What is asked
Would you copy out the whole listing exactly as given?
-- Begin --
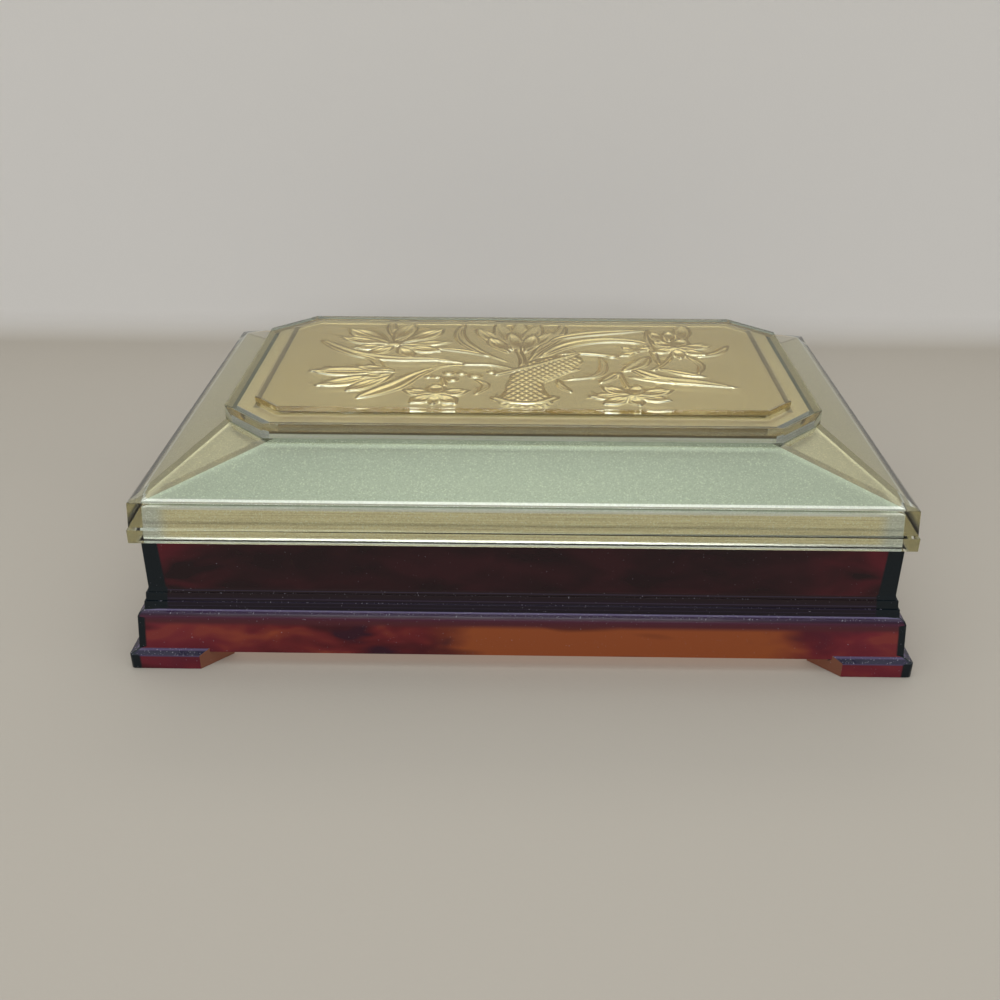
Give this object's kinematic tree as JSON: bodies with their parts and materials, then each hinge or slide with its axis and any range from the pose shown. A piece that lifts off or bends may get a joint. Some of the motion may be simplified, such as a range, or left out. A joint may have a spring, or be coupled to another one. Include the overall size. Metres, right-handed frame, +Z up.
{
  "type": "jewelry box",
  "caption": "Rectangular footed jewelry box with a stepped dark plinth and a hinged clear lid, lacquered gold inside, that has a hipped roof and a raised clipped-corner panel.",
  "frame": {"origin": "on the ground under the middle of the box, between the four feet", "axes": "+X to the box's right as seen from the front, +Y from the front to the hinged rear, +Z up"},
  "size_m": [0.1986, 0.1352, 0.0591],
  "materials": {
    "tortoiseshell": "polished moulded plastic, marbled dark red-brown to near black",
    "clear_plastic": "polished clear moulded plastic, faintly green, with fine scratches",
    "gold_lacquer": "metal-flake lacquer, dull khaki gold",
    "steel": "drawn wire",
    "velvet": "short-pile velvet"
  },
  "bodies": {
    "base": {"base_tray": "tortoiseshell", "hinge_pin_left": "steel", "hinge_pin_right": "steel", "floor_pad": "velvet", "front_lining": "velvet", "rear_lining": "velvet", "left_lining": "velvet", "right_lining": "velvet"},
    "lid": {"lid_shell": "clear_plastic", "lid_gold_coat": "gold_lacquer"}
  },
  "joints": [
    {"name": "lid_hinge", "type": "hinge", "parent": "base", "child": "lid", "pos_m": [0, 0.06495, 0.0348], "axis": [-1, 0, 0], "range_deg": [0, 105]}
  ]
}
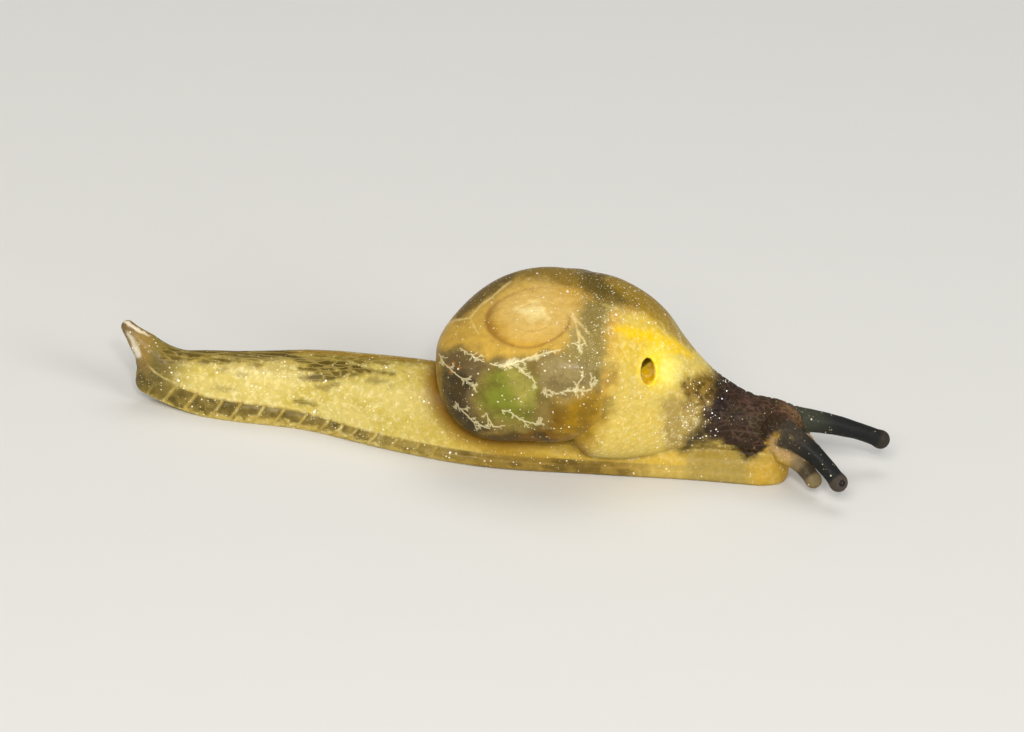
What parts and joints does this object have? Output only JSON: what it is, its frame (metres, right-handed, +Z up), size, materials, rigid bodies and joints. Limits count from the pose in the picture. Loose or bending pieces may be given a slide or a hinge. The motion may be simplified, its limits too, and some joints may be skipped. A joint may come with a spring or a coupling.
{
  "type": "semislug",
  "caption": "Still life-size semislug: a long foot with a horned tail, a low coiled shell partly covered by the mantle, and a head with eye stalks and feelers.",
  "frame": {"origin": "on the floor, under the middle of the whole animal", "axes": "+X toward the head, +Y to the animal's left, +Z up"},
  "size_m": [0.0229, 0.0056, 0.0056],
  "materials": {
    "tail_skin": "wet satin, pale yellow with brown streaks",
    "foot_skin": "wet satin, yellow",
    "mantle_skin": "wet gloss, golden yellow with pale specks",
    "head_skin": "wet satin, dark brown warts",
    "stalk_skin": "wet gloss, dark grey",
    "eye": "gloss black under clear skin",
    "shell": "gloss, translucent amber"
  },
  "bodies": {
    "root": {"tail_end": "tail_skin", "tail_root": "tail_skin", "tail_horn": "tail_skin", "foot_middle": "foot_skin", "foot_front": "foot_skin", "mouth": "foot_skin", "mantle": "mantle_skin", "head": "head_skin", "eye_stalk_right": "stalk_skin", "eye_stalk_left": "stalk_skin", "feeler_right": "stalk_skin", "feeler_left": "stalk_skin", "eye_right": "eye", "eye_left": "eye", "shell": "shell"}
  },
  "joints": []
}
-- End --
Reply
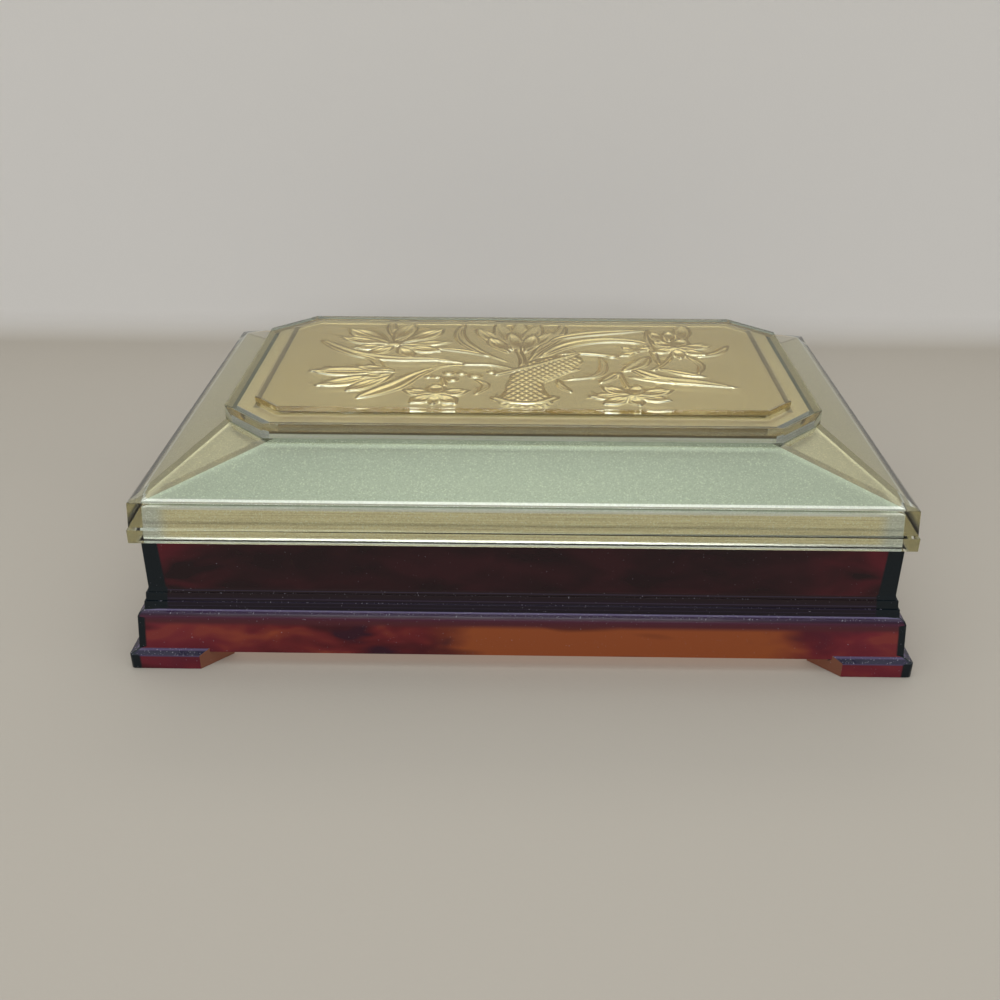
Give this object's kinematic tree as JSON: bodies with their parts and materials, then each hinge or slide with its axis and any range from the pose shown. A piece that lifts off or bends may get a joint. Some of the motion may be simplified, such as a range, or left out. A joint may have a spring, or be coupled to another one. Include the overall size. Metres, right-handed frame, +Z up.
{
  "type": "jewelry box",
  "caption": "Rectangular footed jewelry box with a stepped dark plinth and a hinged clear lid, lacquered gold inside, that has a hipped roof and a raised clipped-corner panel.",
  "frame": {"origin": "on the ground under the middle of the box, between the four feet", "axes": "+X to the box's right as seen from the front, +Y from the front to the hinged rear, +Z up"},
  "size_m": [0.1986, 0.1352, 0.0591],
  "materials": {
    "tortoiseshell": "polished moulded plastic, marbled dark red-brown to near black",
    "clear_plastic": "polished clear moulded plastic, faintly green, with fine scratches",
    "gold_lacquer": "metal-flake lacquer, dull khaki gold",
    "steel": "drawn wire",
    "velvet": "short-pile velvet"
  },
  "bodies": {
    "base": {"base_tray": "tortoiseshell", "hinge_pin_left": "steel", "hinge_pin_right": "steel", "floor_pad": "velvet", "front_lining": "velvet", "rear_lining": "velvet", "left_lining": "velvet", "right_lining": "velvet"},
    "lid": {"lid_shell": "clear_plastic", "lid_gold_coat": "gold_lacquer"}
  },
  "joints": [
    {"name": "lid_hinge", "type": "hinge", "parent": "base", "child": "lid", "pos_m": [0, 0.06495, 0.0348], "axis": [-1, 0, 0], "range_deg": [0, 105]}
  ]
}
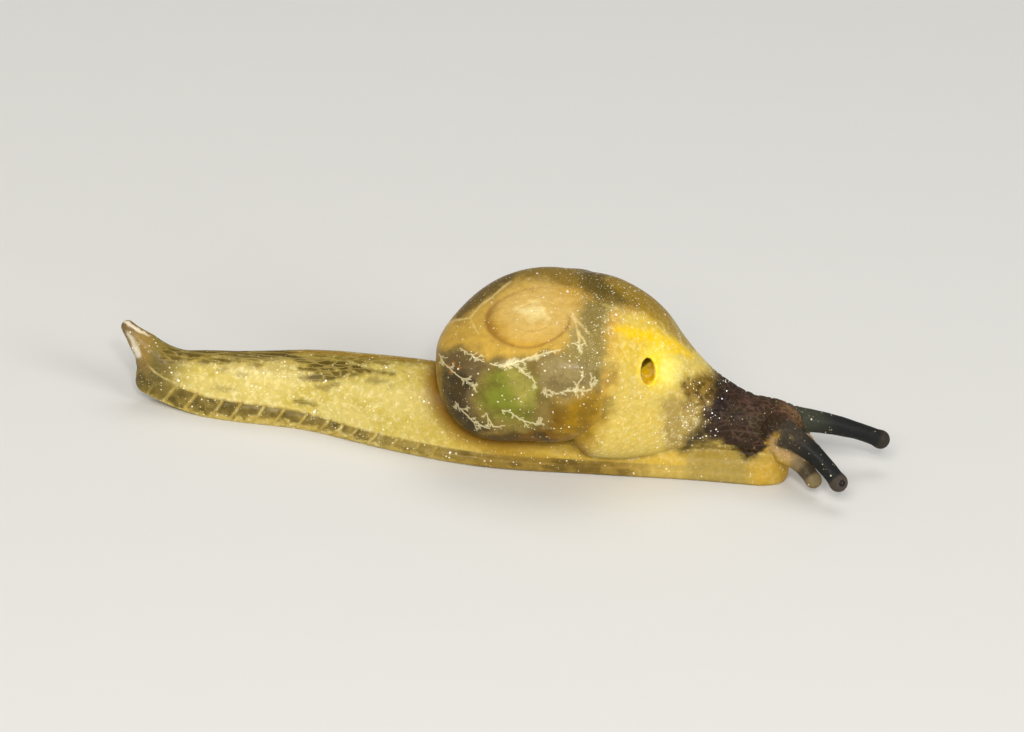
What parts and joints does this object have? Output only JSON: what it is, its frame (metres, right-handed, +Z up), size, materials, rigid bodies and joints. Limits count from the pose in the picture. Loose or bending pieces may be given a slide or a hinge. The motion may be simplified, its limits too, and some joints may be skipped. A joint may come with a spring or a coupling.
{
  "type": "semislug",
  "caption": "Still life-size semislug: a long foot with a horned tail, a low coiled shell partly covered by the mantle, and a head with eye stalks and feelers.",
  "frame": {"origin": "on the floor, under the middle of the whole animal", "axes": "+X toward the head, +Y to the animal's left, +Z up"},
  "size_m": [0.0229, 0.0056, 0.0056],
  "materials": {
    "tail_skin": "wet satin, pale yellow with brown streaks",
    "foot_skin": "wet satin, yellow",
    "mantle_skin": "wet gloss, golden yellow with pale specks",
    "head_skin": "wet satin, dark brown warts",
    "stalk_skin": "wet gloss, dark grey",
    "eye": "gloss black under clear skin",
    "shell": "gloss, translucent amber"
  },
  "bodies": {
    "root": {"tail_end": "tail_skin", "tail_root": "tail_skin", "tail_horn": "tail_skin", "foot_middle": "foot_skin", "foot_front": "foot_skin", "mouth": "foot_skin", "mantle": "mantle_skin", "head": "head_skin", "eye_stalk_right": "stalk_skin", "eye_stalk_left": "stalk_skin", "feeler_right": "stalk_skin", "feeler_left": "stalk_skin", "eye_right": "eye", "eye_left": "eye", "shell": "shell"}
  },
  "joints": []
}